L’esecuzione, invece, non mi convince per l’abuso proprio di quest’ultimo elemento, fino a risultare quasi un risotto al sedano anziché alla marinara.
Ravioli di baccalà con emulsione al fieno.
Per tradizionalisti.
Originale comunque l’accostamento mare – terra ricavato dal sapore intenso del baccalà, avvolto dal profumo lieve del fieno appena tagliato.
Riso in bianco.
Richiesto extra menù. La curiosità è tanta. Si è parlato molto di questo risotto. Degli effluvi di bosco emanati, del sentore di pino in bocca. Concordo su tutto, ma io vorrei porre l’accento su un altro particolare che più mi ha colpito: la nota amara.
Sovviene da subito al primo assaggio e contraddistingue prepotentemente questo piatto.
L’amaro non è per forza l’accezione negativa del gusto. Parini lo dimostra con forza controvertendo lo stereotipo del risotto. L’amaro assurge a ruolo di protagonista assoluto nei confronti di una base neutra e di moderatore nei confronti un’essenza di cipresso molto intensa e predominante. A sua volta, però, non eccede mai e si libra in un’orchestra di sapori e odori ove tutti gli elementi suonano all’unisono.

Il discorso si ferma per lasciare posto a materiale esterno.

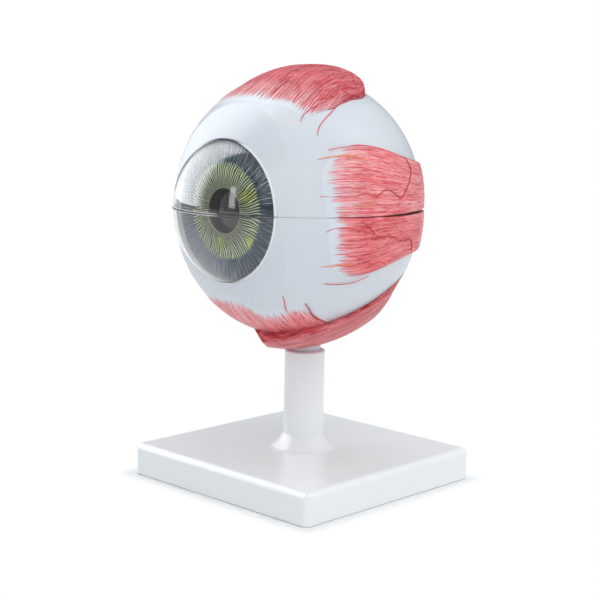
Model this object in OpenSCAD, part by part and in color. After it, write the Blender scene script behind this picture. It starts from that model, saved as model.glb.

Agnello, cipollotto, carciofo e salsa di genziana.
A rischio di ripetermi, anche in questo caso il surplus è dato dalla salsa alla genziana di tendenza amarognola. Il piatto è di per sé semplice anche se tecnicamente perfetto. Agnello in due modi: arrosto e polpetta, con cipollotto brasato e carciofo appena cotto e mantenuto turgido. Il tutto irrorato dalla salsa alla genziana. Quest’ultima amplifica all’ennesima potenza il gusto dell’agnello, avvolgendo la sua caratteristica selvatica fino all’apoteosi, in un turbinio di sensazioni libidinose.
Cagliata al limone con chinotto e limone candito.
Questo dolce riconcilia mente e bocca a sapori familiari, ben accolti a questo punto della cena. Semplice nella composizione e godibile all’assaggio.
Cioccolato e nocciola.
Niente di entusiasmante, invece, questo dolce, portato dallo chef in persona. Spicca anche qui una marcata amarezza del cioccolato, contrapposta alla dolcezza della crema alla nocciola. Non ci si straccia le vesti.
Da segnare invece la madeline soffiata alla lavanda: reminescenza di campi provenzali.
Servizio.
Decoroso. Elevato dalla presenza in sala della patron Stefania, che accoglie i clienti con grazia, professionalità e grande senso di cortesia.
Conclusioni.
Nella delicatezza dei suoi piatti, Parini disegna l’archetipo della cucina “sensoriale”, assemblando un mix di sapori, odori e percezioni di sicuro effetto.
Mai banale, privo di fronzoli e barocchismi fini a se stessi, cela nelle sue creazioni, apparentemente sobrie, concetti gastronomici nuovi che si palesano ad un assaggio attento e privo di schemi precostituiti.